2. Coy Food Truck, London, England
Sushi. You can tell from a mile away. It’s cute, looks well put together, and simple enough on the outside to be affordable.
3. Smorgasburger, Atlanta, USA
While the featured cuisine of this truck is clearly communicated, it’s not terribly in-your-face. The contrast between the lower and upper sections highlights the logo and demonstrates an effective way to use a half-wrap and still look professional.
4. Monster PBJ, Houston, USA
The color scheme is perfectly evocative of a classic PB&J sandwich, but the design goes further to specify what makes the business different with words like “fresh nut butter” and “local jam”. You know it’s making you curious about how good a PB&J can actually be.

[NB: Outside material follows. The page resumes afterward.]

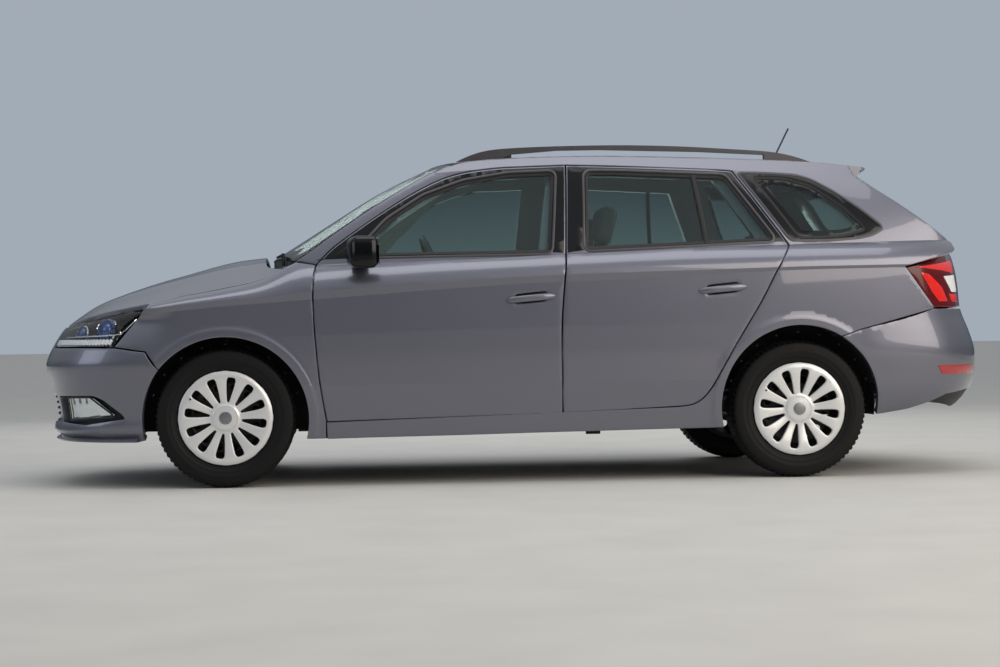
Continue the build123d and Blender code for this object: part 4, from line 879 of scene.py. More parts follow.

5. Big Wave Shrimp, Hawaii, USA
This hand-painted truck doesn’t look as crisp or clean as the other vinyl examples, but it still feels appropriate for a Hawaii-based truck. It’s a strong example of how the handmade visual mood can really vibe with the target customer.
6. Happy Eating, Nashville, USA
Now here’s some clear marketing: “yummy Japanese food on the go”. There’s absolutely nothing to interpret from the design or language—the cuisine is clear as day. And not to mention it just feels unassuming and fun.
7. The Chairman, San Francisco, USA
The vinyl clearly indicates some style of Asian cuisine, and the logo seals the deal by clarifying the primary offering is a bao bun, a Chinese BBQ bread roll. Try driving next to this one and not looking over at least three times.
8. Inbocca, Sydney, Australia
The logo and contact info are clearly visible on multiple sides of the truck. And that red checkered pattern—it’s unmistakable as the classic Italian tablecloth. It’s simple, yet striking.
Designing a truck that attracts customers is just the beginning of establishing an efficient, profitable food truck business. To ensure sure your customers have a great time once you’re up and running, you also need to carefully design your customer experience.